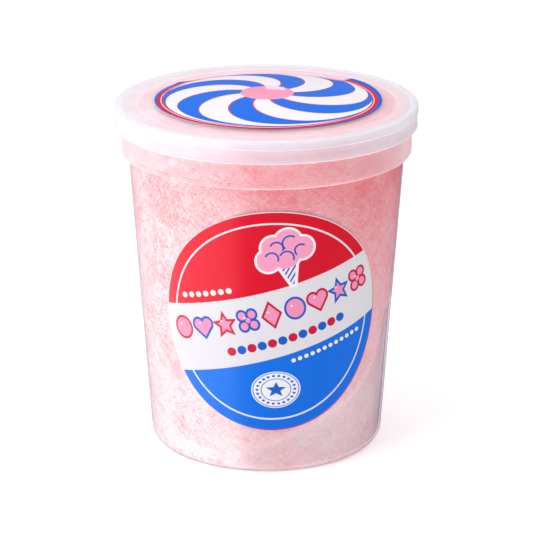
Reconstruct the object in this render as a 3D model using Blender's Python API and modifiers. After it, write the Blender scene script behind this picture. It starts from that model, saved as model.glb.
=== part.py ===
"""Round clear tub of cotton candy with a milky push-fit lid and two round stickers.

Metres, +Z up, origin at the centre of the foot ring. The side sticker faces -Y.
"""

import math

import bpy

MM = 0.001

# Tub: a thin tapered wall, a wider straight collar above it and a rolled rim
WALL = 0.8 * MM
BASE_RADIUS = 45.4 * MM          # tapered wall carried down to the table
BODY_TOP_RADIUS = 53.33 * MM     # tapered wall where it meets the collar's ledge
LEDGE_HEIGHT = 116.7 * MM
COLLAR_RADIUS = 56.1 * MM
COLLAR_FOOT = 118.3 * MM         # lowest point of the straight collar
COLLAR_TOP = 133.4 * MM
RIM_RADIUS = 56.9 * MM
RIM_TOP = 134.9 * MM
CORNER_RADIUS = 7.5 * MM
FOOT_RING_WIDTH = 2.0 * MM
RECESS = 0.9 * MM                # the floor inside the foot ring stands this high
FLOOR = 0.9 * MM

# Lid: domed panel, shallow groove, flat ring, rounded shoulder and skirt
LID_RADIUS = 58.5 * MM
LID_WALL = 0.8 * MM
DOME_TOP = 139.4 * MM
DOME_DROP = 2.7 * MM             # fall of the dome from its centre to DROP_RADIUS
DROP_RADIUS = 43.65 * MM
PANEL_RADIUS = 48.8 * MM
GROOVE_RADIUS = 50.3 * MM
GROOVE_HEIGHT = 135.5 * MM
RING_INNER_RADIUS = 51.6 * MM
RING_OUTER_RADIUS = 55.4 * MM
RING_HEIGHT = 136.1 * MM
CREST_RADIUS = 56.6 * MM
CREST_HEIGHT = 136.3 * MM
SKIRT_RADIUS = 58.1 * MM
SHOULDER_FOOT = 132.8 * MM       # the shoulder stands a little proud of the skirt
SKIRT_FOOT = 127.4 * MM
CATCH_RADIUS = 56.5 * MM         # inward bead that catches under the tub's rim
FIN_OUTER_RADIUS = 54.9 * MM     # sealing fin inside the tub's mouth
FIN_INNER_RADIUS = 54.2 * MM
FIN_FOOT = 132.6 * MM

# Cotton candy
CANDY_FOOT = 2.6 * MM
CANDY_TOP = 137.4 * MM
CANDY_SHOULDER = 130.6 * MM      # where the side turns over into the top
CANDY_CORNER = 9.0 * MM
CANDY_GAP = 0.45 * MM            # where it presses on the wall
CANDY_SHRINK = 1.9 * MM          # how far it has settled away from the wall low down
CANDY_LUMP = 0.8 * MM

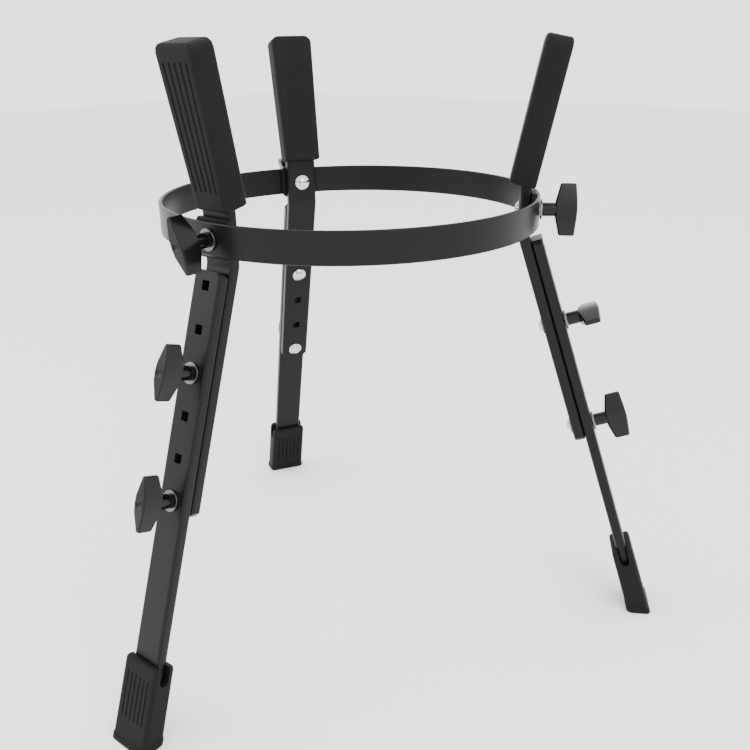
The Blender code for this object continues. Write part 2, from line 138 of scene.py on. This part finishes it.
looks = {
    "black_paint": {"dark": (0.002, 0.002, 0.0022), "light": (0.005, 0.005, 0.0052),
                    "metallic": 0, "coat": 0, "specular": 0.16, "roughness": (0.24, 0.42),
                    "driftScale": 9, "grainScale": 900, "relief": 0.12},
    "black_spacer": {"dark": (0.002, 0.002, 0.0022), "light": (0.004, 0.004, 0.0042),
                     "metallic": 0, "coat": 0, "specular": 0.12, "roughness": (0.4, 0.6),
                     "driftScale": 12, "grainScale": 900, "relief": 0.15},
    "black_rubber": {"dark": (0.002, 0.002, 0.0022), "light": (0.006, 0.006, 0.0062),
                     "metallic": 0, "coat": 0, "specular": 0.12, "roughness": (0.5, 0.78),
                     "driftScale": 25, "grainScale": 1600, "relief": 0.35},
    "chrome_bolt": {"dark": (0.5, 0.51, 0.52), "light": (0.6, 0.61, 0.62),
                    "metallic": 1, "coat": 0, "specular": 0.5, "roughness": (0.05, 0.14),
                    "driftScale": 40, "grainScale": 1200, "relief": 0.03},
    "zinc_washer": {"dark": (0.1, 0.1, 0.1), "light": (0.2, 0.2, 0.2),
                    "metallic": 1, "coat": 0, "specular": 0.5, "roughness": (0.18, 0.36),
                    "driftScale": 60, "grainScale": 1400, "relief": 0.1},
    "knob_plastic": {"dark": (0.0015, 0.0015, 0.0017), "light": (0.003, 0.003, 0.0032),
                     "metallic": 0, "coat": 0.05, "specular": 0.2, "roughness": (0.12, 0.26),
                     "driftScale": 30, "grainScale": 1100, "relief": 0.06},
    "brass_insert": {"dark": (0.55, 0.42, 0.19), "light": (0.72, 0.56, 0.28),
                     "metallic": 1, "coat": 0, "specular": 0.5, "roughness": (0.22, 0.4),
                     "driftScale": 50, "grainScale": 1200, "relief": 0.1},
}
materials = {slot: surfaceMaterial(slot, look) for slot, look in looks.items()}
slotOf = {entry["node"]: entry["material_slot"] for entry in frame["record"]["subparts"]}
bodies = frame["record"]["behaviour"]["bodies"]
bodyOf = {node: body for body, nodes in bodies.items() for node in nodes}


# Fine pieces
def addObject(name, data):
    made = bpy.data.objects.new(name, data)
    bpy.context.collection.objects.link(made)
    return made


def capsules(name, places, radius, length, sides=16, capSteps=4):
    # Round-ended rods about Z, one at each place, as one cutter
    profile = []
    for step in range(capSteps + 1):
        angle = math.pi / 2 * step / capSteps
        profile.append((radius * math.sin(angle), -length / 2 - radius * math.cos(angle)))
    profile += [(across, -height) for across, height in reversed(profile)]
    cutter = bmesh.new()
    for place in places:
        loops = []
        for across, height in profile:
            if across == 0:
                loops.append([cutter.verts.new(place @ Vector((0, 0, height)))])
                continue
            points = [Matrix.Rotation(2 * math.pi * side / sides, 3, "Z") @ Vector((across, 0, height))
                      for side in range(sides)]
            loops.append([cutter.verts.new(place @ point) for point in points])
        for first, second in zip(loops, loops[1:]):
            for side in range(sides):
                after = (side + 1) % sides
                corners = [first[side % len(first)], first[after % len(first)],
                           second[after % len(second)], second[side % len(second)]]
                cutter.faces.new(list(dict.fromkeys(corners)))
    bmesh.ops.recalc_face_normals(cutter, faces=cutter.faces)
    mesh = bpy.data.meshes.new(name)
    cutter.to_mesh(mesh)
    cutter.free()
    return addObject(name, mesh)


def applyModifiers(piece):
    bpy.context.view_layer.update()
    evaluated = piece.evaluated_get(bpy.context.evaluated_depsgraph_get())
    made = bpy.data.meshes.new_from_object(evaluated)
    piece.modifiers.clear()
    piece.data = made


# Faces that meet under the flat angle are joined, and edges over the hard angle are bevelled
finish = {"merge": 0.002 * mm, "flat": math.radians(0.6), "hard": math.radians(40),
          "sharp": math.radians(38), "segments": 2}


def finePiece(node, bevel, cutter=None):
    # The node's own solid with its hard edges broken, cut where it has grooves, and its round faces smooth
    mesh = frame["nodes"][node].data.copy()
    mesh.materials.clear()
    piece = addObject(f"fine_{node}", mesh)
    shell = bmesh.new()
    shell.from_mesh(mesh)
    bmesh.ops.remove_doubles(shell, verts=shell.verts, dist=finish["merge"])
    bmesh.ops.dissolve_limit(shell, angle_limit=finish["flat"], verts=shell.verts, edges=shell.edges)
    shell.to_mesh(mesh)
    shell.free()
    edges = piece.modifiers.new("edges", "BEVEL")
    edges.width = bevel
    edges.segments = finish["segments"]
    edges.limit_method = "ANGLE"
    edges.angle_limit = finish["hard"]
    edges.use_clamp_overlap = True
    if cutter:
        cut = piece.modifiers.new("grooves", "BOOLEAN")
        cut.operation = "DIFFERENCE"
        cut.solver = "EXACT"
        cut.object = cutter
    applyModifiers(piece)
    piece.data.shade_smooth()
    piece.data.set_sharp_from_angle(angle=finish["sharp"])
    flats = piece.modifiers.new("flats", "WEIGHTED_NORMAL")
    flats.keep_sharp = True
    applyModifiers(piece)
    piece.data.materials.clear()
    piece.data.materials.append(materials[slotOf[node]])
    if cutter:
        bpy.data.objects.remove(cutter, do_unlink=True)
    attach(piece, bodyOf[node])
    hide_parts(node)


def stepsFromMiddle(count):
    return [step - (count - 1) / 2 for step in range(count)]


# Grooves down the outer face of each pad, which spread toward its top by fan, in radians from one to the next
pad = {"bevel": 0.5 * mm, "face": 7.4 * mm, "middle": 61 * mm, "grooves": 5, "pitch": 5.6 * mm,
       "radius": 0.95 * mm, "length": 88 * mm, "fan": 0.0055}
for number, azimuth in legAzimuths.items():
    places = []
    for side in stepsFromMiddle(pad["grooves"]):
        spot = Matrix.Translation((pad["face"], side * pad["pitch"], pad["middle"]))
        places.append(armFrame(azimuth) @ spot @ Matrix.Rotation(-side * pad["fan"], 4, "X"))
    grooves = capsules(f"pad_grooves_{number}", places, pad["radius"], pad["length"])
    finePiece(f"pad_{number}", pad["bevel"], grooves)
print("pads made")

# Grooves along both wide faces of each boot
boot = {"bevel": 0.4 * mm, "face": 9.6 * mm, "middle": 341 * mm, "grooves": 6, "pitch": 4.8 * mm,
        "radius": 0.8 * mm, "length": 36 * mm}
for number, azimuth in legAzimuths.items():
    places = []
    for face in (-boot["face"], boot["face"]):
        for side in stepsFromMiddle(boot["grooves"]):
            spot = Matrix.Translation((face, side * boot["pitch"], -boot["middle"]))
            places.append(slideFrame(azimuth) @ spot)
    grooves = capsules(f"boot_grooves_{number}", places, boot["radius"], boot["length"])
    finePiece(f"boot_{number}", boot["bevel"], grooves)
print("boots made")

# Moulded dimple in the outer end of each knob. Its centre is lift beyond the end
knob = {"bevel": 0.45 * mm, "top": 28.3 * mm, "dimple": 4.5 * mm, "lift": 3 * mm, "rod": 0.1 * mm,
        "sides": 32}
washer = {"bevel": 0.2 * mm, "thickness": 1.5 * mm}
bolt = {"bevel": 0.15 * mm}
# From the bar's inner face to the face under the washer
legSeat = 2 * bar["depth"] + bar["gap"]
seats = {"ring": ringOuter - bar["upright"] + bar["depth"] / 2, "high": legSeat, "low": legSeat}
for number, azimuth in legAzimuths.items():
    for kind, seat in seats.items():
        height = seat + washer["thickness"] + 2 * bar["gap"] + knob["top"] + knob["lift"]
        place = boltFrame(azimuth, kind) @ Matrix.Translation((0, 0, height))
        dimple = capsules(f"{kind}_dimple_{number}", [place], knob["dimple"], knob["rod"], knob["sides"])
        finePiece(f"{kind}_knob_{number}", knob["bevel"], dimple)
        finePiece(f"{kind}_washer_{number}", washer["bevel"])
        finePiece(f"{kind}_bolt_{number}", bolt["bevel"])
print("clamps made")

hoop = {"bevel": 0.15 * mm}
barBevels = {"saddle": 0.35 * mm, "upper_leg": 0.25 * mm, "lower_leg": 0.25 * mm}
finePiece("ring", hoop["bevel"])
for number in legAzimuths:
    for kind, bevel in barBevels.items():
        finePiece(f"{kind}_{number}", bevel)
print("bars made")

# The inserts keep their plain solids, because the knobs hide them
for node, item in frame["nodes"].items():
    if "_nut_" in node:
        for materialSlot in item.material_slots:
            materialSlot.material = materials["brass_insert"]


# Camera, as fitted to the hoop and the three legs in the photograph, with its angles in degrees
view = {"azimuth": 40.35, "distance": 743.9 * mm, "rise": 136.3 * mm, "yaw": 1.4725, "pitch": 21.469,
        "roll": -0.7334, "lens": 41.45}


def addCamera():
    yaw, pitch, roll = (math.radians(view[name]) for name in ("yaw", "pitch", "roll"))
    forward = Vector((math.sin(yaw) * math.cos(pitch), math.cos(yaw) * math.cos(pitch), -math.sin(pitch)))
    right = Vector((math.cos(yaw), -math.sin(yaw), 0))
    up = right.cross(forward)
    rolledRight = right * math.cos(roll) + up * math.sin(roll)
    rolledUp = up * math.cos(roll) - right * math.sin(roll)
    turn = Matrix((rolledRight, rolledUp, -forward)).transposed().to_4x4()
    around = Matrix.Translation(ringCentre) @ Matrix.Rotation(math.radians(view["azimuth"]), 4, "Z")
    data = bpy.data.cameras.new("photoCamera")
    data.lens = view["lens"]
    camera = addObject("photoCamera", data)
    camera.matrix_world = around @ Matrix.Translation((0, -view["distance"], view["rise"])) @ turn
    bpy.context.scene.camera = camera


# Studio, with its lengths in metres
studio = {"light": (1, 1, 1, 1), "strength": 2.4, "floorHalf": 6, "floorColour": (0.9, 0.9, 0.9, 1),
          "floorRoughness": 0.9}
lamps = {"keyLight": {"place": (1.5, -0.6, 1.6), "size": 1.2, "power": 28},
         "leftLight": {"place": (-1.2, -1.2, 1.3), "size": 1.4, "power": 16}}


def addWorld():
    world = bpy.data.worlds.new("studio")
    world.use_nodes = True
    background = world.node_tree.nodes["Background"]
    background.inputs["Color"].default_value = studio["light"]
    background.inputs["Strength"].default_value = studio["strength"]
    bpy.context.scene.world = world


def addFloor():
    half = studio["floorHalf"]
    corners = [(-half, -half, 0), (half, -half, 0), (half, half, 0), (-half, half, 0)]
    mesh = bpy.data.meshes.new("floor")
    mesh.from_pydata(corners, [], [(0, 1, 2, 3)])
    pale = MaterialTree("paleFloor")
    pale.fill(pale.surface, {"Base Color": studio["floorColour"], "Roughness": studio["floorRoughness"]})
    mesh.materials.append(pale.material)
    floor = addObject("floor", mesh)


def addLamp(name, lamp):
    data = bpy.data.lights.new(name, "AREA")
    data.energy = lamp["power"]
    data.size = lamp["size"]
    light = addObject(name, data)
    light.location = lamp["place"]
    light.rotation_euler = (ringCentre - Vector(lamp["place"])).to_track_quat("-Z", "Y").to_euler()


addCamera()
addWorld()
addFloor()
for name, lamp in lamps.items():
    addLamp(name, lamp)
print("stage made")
***
• **TASK INSTRUCTIONS**:
Please return every line from the first one in the records above down to the line containing "FLOOR = 0.9 * MM", including both, exactly as written and nothing more.

• **WRITTEN RESPONSE**:
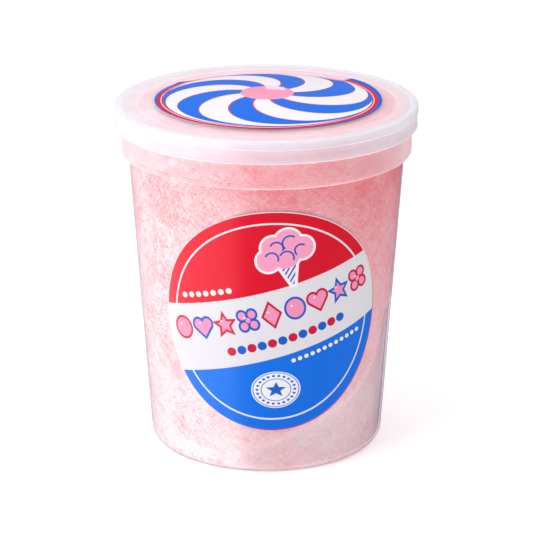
Reconstruct the object in this render as a 3D model using Blender's Python API and modifiers. After it, write the Blender scene script behind this picture. It starts from that model, saved as model.glb.
=== part.py ===
"""Round clear tub of cotton candy with a milky push-fit lid and two round stickers.

Metres, +Z up, origin at the centre of the foot ring. The side sticker faces -Y.
"""

import math

import bpy

MM = 0.001

# Tub: a thin tapered wall, a wider straight collar above it and a rolled rim
WALL = 0.8 * MM
BASE_RADIUS = 45.4 * MM          # tapered wall carried down to the table
BODY_TOP_RADIUS = 53.33 * MM     # tapered wall where it meets the collar's ledge
LEDGE_HEIGHT = 116.7 * MM
COLLAR_RADIUS = 56.1 * MM
COLLAR_FOOT = 118.3 * MM         # lowest point of the straight collar
COLLAR_TOP = 133.4 * MM
RIM_RADIUS = 56.9 * MM
RIM_TOP = 134.9 * MM
CORNER_RADIUS = 7.5 * MM
FOOT_RING_WIDTH = 2.0 * MM
RECESS = 0.9 * MM                # the floor inside the foot ring stands this high
FLOOR = 0.9 * MM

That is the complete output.